Here is all the information that is returned by the Pocket Casts' Listening History API about one episode you listened to.
{
"uuid": "e1473ac4-c23a-4076-bef2-394851f6c656",
"url": "https://anchor.fm/s/18480338/podcast/play/15507406/https%3A%2F%2Fd3ctxlq1ktw2nl.cloudfront.net%2Fproduction%2F2020-5-21%2F84160236-44100-2-4d2e178fed4ea.mp3",
"published": "2020-06-22T05:00:00Z",
"duration": 4775,
"fileType": "audio/mp3",
"title": "Fans Bring the Weapons - Extreme Championship Wrestling",
"size": "152807471",
"playingStatus": 2,
"playedUpTo": 2113,
"starred": false,
"podcastUuid": "7395c3c0-5277-0138-97a4-0acc26574db2",
"podcastTitle": "Legends of Philadelphia",
"episodeType": "full",
"episodeSeason": 1,
"episodeNumber": 13,
"isDeleted": false
}
Note that this does not include the date or time that you listened to the podcast, only the date and time that the episdoe was published.
The webplayer also does not give us this information, so I think it safe to assume that this information is not available via the API.
Thankfully, the array that is returned by the API is in chronological order. Using this order, and by pulling this listening history every hour of the day, I can determine which hour of the day I finished listening to an episode. However, if I finish a 2.5 hour long episode at 1:13 pm, my script will tell me that I listened to 2.5 hours of episodes at 2:00 pm.
While I could correct this by telling my script that I listened to 0.5 hours at 12:00 pm, 1 hr at 1:00 pm, and 1 hr at 2:00 pm, but this is still not very accurate. I prefer to record the data every hour of the day, and then display my data on a graph by the day. This method reduces the inaccuracy of the data.
It's also important to note that if I listen to a episode twice, it will purge the old listen and replace it with the new one.
When a podcast moves in the list from one data recording to another, it's almost always going to be a continuation of the old listen. In fact, almost every time you listen to an episode that's over an hour your data recordings will show a continued listen. Because it's so common, I've built the script to always assume that you're continuing your listening session when it sees data like this.
I currently decided to let re-listens overwrite old listens because the risk of messing up all the continuing listens is too great. However, I have some ideas of how I would factor in re-listens.
if days_since_last_listen < X:
you're continuing to listen to this episode
elif days_since_last_listen > X:
I'm going to assume you finished listening last time and you're listening to the episode again now
This could fail in two ways:
- if you decided to go back a minute or two during your listening session at the top of the hour (when your script was taking recordings)

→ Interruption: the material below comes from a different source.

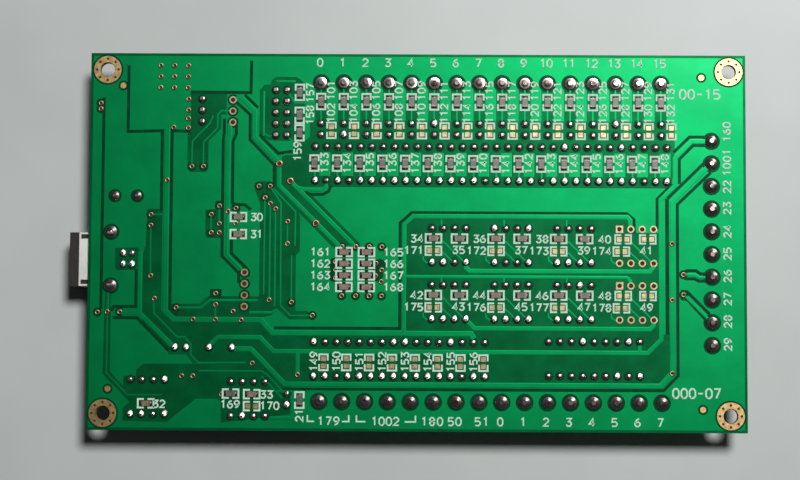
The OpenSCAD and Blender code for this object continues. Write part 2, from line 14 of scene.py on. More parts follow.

- if the podcast is less than an hour long, you might finish the episode before the hourly data recording can catch that your playedUpTo value was less
If you want to improve on this code and try to figure out how to make it better, I've added an example history array that you can use to test whether your code properly determines re-listening.
It shows that the episode "uuid":3 was 50% done on Jan 1st and then it moved up to 100% done on the date of the next recording, Jan 2nd. The episode "uuid":2 was played to 100% on Jan 1st, and then it was re-listened on Jan 3rd and played to 100% again. The only way that I can tell it was re-listened to is that it moved in the order.
- create an authorization script that can run on a failed status_code
- add export to csv option
- add notify and notify set-up instructions
I originally created these files using Google App Script. I had no trouble converting get_history to Python, but my authorization file is giving me errors. I've included my original Google App Script authorization file for reference. My Python authorization file attempts to do the same thing, but returns a 500 Internal Server Error.
##: Investigate Accuracy of Timing Taking a look at my records, I think it's possible that the listening history database doesn't update as frequently as I would like. I've never seen it out of date on the website, but, for example, a podcast that I listened to sometimes shows up two or three hours after I think I listened to it. I'm going to investigate to see if the data is delayed and by how much. If it is delayed, it may be because it only pulls the API data every X hours unless the user specifically requests it, and maybe the request is different from the API request for data.